Personal information
- Full name: Gary Brabin
- Date of birth: 9 December 1970 (age 55)
- Place of birth: Liverpool, England
- Height: 5 ft 11 in (1.80 m)
- Positions: Midfielder; centre back;

Team information
- Current team: Oldham Athletic (assistant manager)

Youth career
- 1987–1989: Stockport County

Senior career*
- Years: Team / Apps / (Gls)
- 1989–1991: Stockport County / 2 / (0)
- 1991: → Gateshead (loan)
- 1991: Gateshead
- 1991–1994: Runcorn
- 1994–1996: Doncaster Rovers / 59 / (11)
- 1996: Bury / 5 / (0)
- 1996–1999: Blackpool / 63 / (5)
- 1998–1999: → Lincoln City (loan) / 4 / (0)
- 1999–2001: Hull City / 95 / (9)
- 2001: Boston United / 1 / (0)
- 2001–2002: Torquay United / 6 / (0)
- 2002: Chester City / 16 / (3)
- 2002–2004: Total Network Solutions / 48 / (7)
- 2005–2006: Halifax Town / 4 / (1)
- 2006: Southport / 14 / (0)
- 2006–2007: Burscough / 12 / (3)
- 2007–2008: The New Saints / 2 / (0)
- Total:  / 331 / (39)

International career
- 1994: England C / 3 / (0)

Managerial career
- 2008: Southport
- 2008–2009: Cambridge United
- 2011–2012: Luton Town
- 2014–2015: Southport
- 2015–2016: Tranmere Rovers

= Gary Brabin =

English football player and manager (born 1970)

Gary Brabin (born 9 December 1970) is an English former professional footballer, coach and manager who is the assistant manager at club Oldham Athletic and the sporting director at club The New Saints.

A midfielder with a 12-year career in the English Football League, he represented Stockport County, Doncaster Rovers, Bury, Blackpool, Lincoln City, Hull City and Torquay United. He also played non-League football for Gateshead, Runcorn, Boston United, Chester City, Halifax Town, Southport and Burscough, and also played in the Welsh Premier League for Total Network Solutions / The New Saints. He was named Chester City's Player of the Year in 2001–02, winning three caps for the England C team.
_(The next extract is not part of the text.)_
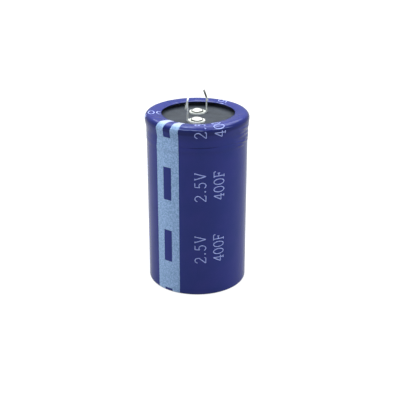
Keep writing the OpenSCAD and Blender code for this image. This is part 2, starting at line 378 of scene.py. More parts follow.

He later went into coaching, firstly with Burscough and The New Saints, before he was appointed manager at Southport in April 2008. Two months later, he went on to be named as Cambridge United manager, and despite being named as Conference Premier Manager of the Year for 2008–09, was sacked in July 2009. He later scouted for and coached at Luton Town before he was promoted to first-team manager in March 2011. He led the club to the Conference play-off final two months later, which ended in defeat, and he was sacked in March 2012. He returned to Southport as manager in October 2014 before again leaving the club three months later to work as a coach at Everton. He was appointed manager at Tranmere Rovers in May 2015 before being sacked in September 2016. He joined Port Vale as a coach in October 2017 and was appointed assistant manager at Blackpool 11 months later. In June 2019, he returned to Luton Town as the club's assistant manager for the 2019–20 season. He went on to work in the backroom staff at The New Saints and Oldham Athletic.

==Playing career==
===Early career===
Brabin began his senior career with Fourth Division side Stockport County, making three appearances under Danny Bergara during the 1989–90 season. He played just one further match at Edgeley Park in the 1990–91 campaign before leaving the "Hatters" and dropping into the Northern Premier League with Tony Lee's Gateshead following a successful loan period at the Gateshead International Stadium. He then left the "Tynesiders" and joined Conference club Runcorn, who struggled in the 1991–92 and 1992–93 seasons, before he helped the "Linnets" to a fifth-place finish in 1993–94. He also made two appearances at Wembley Stadium in the 1993 and 1994 FA Trophy finals as Runcorn lost out 4–1 to Wycombe Wanderers and then 2–1 to Woking. He worked as a bouncer during his time at Runcorn.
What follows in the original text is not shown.